In my head, I rewrote the classics. Remember The Scarlet Letter? In my version Hester Prynne tells that wuss of a Dimmesdale where to go. Then she uses her embroidery skills on her own line of dresses- it was called A-line Designs. She opens Boston's first multi-level,full-service, luxury department store, catches the governor's eye, and lives happily ever after. Cheered on, of course, by her sassy, sexy,wisecracking gay best-friend.
6)Which member of the Finnegan family will be taking center stage in the final Rose book?
Seamie Finnegan, the youngest sibling. And Willa Alden, the woman he loves. I'm dying to find out what happens to those two!
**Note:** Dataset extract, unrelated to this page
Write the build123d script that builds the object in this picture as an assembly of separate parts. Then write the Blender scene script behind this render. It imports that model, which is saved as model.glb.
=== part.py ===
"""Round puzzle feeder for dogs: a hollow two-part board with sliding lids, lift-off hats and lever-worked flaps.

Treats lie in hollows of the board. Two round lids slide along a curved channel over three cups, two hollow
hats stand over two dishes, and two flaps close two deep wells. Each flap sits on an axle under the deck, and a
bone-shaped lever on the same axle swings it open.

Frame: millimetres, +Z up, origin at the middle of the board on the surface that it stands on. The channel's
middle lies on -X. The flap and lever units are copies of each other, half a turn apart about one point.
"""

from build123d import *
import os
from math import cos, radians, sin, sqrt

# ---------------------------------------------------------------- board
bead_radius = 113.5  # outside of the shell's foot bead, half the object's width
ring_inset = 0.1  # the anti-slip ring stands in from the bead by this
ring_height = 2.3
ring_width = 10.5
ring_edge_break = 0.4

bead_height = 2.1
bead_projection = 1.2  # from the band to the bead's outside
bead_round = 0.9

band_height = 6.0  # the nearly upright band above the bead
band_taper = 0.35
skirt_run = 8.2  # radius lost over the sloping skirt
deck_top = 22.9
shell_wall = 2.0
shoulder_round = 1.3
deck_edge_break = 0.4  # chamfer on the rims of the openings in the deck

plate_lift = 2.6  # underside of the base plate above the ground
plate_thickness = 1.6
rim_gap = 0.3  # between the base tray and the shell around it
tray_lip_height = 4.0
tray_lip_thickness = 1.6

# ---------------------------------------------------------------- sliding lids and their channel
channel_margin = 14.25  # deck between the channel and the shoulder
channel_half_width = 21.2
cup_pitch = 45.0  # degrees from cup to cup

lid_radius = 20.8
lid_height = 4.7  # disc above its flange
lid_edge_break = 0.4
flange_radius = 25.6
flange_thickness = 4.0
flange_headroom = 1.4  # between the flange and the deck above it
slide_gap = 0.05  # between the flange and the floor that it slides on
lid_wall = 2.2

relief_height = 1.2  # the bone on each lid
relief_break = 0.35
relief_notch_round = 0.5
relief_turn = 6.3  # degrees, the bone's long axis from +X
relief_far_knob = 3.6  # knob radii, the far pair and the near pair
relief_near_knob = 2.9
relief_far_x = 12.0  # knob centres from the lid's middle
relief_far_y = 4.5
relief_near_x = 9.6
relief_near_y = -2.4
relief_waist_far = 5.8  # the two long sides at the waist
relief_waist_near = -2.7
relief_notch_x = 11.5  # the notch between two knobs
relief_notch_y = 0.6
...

7)Would you prefer to have your work be adapted for television or a Hollywood film?
Because they're so long and epic and involve three family members, it seems like a mini-series would be the best format for a dramatic adaption of the Rose books. I would love to see A Woman of Substance sort of series, or something like Berkeley Square.
Thank you,Jennifer,for giving us here at LRG your time and attention. I urge all of you looking for a great absorbing read to drive away the winter doldrums to seek out both the Tea and Winter Rose to plant in your mental garden to bloom into beautiful blossoms of literary delight.